There are plenty of activities to enjoy; picturesque golf courses suitable for all levels and abilities, with private Club Houses fully equipped with state-of-the-art golf academies, gyms, and restaurants. There are lots of outdoor pastimes to enjoy, which make the most of the natural surroundings, from hikes to bike trails and beachside activities. The restaurants and bars are second to none, bringing together the best dishes of the region along with delicious wines, cocktails and coffees. Each in its own beautiful setting, you can enjoy feasting while overlooking the sea and enjoying spectacular sunsets from your terrace.

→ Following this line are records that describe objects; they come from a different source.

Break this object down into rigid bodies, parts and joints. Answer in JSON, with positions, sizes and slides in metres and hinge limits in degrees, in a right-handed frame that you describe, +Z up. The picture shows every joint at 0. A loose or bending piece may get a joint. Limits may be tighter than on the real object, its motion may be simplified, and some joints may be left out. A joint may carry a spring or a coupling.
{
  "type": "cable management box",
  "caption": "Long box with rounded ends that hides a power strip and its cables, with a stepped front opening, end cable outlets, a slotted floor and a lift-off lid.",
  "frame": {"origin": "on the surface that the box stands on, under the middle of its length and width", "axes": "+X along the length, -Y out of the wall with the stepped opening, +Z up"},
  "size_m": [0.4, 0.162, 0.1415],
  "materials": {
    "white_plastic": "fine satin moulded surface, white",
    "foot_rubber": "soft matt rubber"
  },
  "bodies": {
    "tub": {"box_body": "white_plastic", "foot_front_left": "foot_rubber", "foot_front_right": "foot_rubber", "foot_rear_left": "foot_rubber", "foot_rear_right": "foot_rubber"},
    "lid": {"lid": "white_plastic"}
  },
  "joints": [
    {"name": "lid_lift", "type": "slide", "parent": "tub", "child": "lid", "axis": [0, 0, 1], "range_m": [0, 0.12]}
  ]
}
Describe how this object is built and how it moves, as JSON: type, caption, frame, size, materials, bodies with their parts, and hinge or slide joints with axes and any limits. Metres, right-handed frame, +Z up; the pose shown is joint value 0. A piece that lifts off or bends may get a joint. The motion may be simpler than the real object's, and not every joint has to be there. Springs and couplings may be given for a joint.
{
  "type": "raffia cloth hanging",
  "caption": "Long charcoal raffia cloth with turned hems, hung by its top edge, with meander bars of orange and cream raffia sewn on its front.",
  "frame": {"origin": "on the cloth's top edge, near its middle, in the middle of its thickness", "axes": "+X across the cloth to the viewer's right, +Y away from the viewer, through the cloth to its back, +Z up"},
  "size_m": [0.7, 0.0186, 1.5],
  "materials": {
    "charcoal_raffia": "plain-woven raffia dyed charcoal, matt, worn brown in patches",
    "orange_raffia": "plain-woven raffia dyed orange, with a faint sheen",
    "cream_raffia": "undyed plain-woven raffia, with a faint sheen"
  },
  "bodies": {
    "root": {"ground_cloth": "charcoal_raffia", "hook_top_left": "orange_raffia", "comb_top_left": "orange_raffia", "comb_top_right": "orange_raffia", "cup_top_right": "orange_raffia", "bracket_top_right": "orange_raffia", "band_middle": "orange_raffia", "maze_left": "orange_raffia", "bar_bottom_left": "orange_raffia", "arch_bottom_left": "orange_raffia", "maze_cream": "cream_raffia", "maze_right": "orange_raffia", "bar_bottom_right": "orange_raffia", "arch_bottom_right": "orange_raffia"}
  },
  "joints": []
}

With a beautiful poolside setting, Gusto Mediterranean Tapas offers the finest tapas dishes and is perfect for families, while the Hills Clubhouse offers a range of enticing meals with an emphasis on healthy fresh food and The Terrace at Hills offers a large airy space with the enticing smell of pizza from its enormous wood-fired oven. You can enjoy three wonderful courses with dishes like local Gazpacho to start, and slow-roasted stuffed lamb for main. With many more restaurants throughout the locations, there is no shortage of places in which to indulge. We spent a very relaxing day at the beach club with lunch at Flamma Beach Foodhouse, set by the sea in the beach club, was perfect, with crisp fried squid followed by the local seafood version of Paella.

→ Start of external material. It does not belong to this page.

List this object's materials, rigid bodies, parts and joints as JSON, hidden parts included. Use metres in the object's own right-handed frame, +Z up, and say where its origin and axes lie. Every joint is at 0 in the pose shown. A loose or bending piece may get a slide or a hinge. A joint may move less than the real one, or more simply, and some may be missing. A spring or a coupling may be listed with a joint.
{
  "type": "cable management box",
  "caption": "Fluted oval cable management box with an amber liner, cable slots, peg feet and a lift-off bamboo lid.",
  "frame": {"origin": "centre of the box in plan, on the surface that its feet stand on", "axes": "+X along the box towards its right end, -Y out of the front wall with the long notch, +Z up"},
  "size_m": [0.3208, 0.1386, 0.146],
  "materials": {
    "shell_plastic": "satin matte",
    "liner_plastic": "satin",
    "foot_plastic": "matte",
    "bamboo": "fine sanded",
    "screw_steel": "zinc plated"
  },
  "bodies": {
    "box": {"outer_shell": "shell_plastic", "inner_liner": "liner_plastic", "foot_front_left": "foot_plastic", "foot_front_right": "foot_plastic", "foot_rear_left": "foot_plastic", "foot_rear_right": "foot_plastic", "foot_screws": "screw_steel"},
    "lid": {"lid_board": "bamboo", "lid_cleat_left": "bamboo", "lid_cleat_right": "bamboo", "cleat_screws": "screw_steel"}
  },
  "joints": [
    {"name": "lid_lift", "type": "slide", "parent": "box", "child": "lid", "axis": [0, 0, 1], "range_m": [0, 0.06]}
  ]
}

The resort is well equipped for families, with an International School nearby, and several language institutes are within easy reach. The beach club itself has family zones, and babysitting and kids clubs are available to residents.
There is also another key factor to this superb development – its location. The development is just outside the city of Tarragona, an hour’s train ride south of Barcelona. Known as Tarracco in Roman times, it was the largest city on the Iberian peninsula and is now designated as a World Heritage Site by UNESCO. This heritage can be seen throughout the city. The main square, a wonderful spot for dinner, has an elongated shape that betrays its origins as a hippodrome. Indeed the buildings surrounding it are constructed from or on the spectator stands, an architectural heritage that is both wonderful and visible.

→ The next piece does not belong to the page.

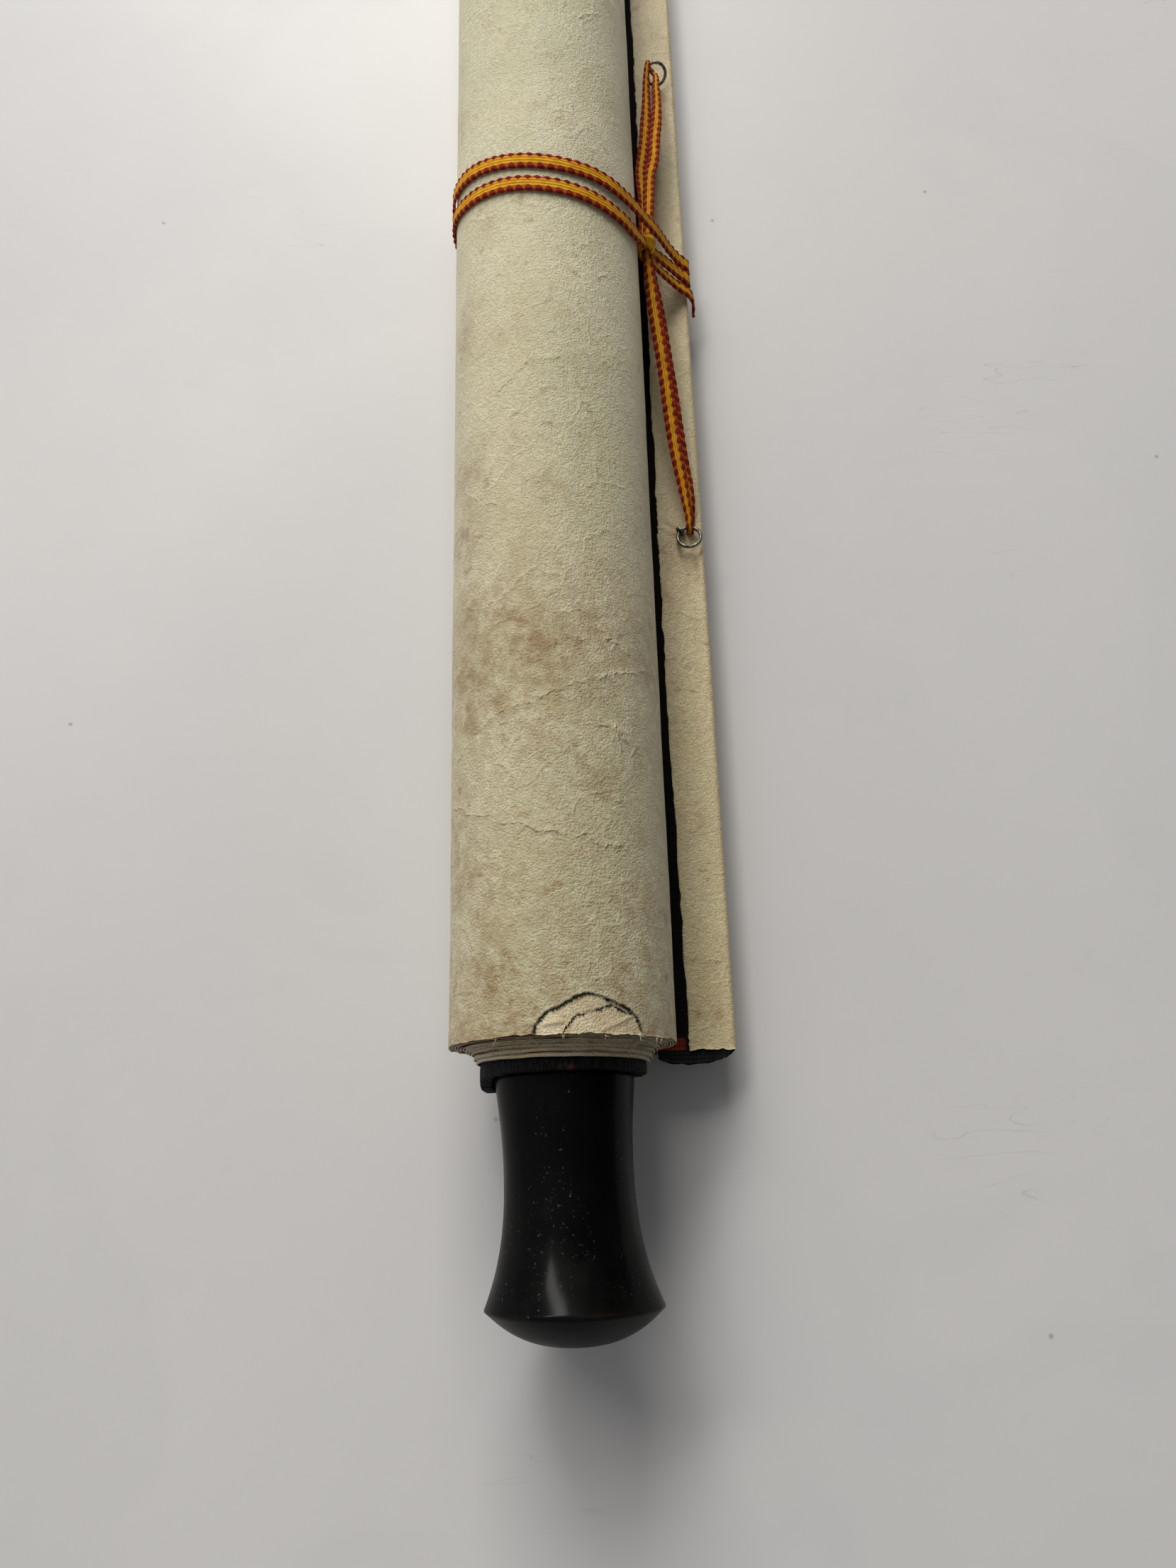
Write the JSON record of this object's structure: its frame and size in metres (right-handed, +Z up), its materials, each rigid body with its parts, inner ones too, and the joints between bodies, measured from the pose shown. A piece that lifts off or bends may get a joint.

Older still, part of the bases of large Cyclopean walls near the Cuartel de Pilatos are thought to pre-date the Romans. The Cuartel de Pilatos itselt just mentioned, a prison in the 19th century, is said to have been the palace of Augustus.
Perhaps the most immediately visible area is the second century Tarragona Amphitheatre near the seashore was extensively used as a quarry after the fall of the Western Roman Empire, and but few vestiges of it now remain. A circus about 450 m long, was built over in the area now called Plaça de la Font, though portions of it are still to be traced. Throughout the town Latin, and Phoenician inscriptions on the stones of the houses mark the material used for buildings in the town.
An ancient monument, a little distance from the town has fared even better – Les Ferreres Aqueduct, which spans a valley a few kilometres north of the city. It is 217 m in length, and the loftiest arches, of which there are two tiers, are 26 m (85 ft) high. Further out from the city there are also the famous vinyards of the Priorat region, wet in spectacular and sparse mountains. I can particularly recommend Buil & Gine, which in addition to making excellent wine also runs a superb restaurant with epic views over the hills and vineyards.
Tarragona today is now an interesting town over and beyond the ruins. There is a clear, and honestly unattractive, oil and shipping complex between Infinitium and Tarragona itself. But once there it has a delightful setting over the sea, elegant avenues for an evening stroll, great shopping and excellent restaurants. Among them is El Terrat, a famous restaurant owned by chef Moha Quach. In his dishes, he highlights his Moroccan roots as well as his love for Tarragona and, of course, the essence of Mediterranean multi-culturalism. There are also wonderful seafood restaurants such as Llop de Mar.
However, the restaurant that blew me away was AQ, a gem of a place tucked away opposite the side of the cathedral. The eponymous chef-owner team of Anna and Quentin have re-invented regional specialities in an utterly beautiful modern manner while if anything enhancing the flavour. A simple dish such as patatas bravas was not only delicious but utterly beautiful, sculptured as if a Roman wall.
Tradition and modernity also hold sway in the great local fiera, held during September, in which schools of human tower building compete against each other – a breathtaking sight utterly unique to the area.
For children, or even grown-up kids like me, there is the attraction of Port Aventura theme park, one of the largest in Europe which hosts three million visitors annually, which is just next door to Infinitium and from which some of the taller rides can be seen. Port Aventura is huge, so just as well it’s been divided into six manageable themes. These include the Far West section, where you can take a white-knuckle whitewater raft along the Grand Canyon – and the Mediterranean section, where you can try the Furios Baco, the fastest rollercoaster in Europe. It’s not all high-adrenaline rides though – you’ve got can-can shows, fireworks displays and acrobatics, too. It also includes Ferrari Land, which doesn’t mess around when it comes to speed. This 70,000-square-metre park opened in 2017, adding a shade of racing red to PortAventura. Red Force is the headline grabber, rising higher than Big Ben and travelling up to 110mph – making it the continent’s tallest and fastest coaster. There’s even a scaled-down version in the brand new kids’ area. Elsewhere, authentic trattorias, classic landmarks and themed shows celebrate Ferrari’s Italian heritage.
And if all of that fails to keep you entertained, then the very regular hour-long train services to Barcelona provide a way to enjoy that wonderful city without having to cope with its overcrowded, overbooked and overpriced accommodation.
So all in all, if you are considering moving abroad to pursue a new life in the sun or choosing a holiday home then Infinitum should be on your list to consider. Those in search of a slice of real estate in any of the world’s most popular sunshine destinations will know that it’s not just about the property you buy, but about everything that comes with it.
Here you have superb apartments and villas, at prices that are very reasonable considering the quality, surrounded by superb beach facilities, excellent transport links and a wealth of interesting sights, restaurants and experiences on the doorstep. It’s hard to see what could be better.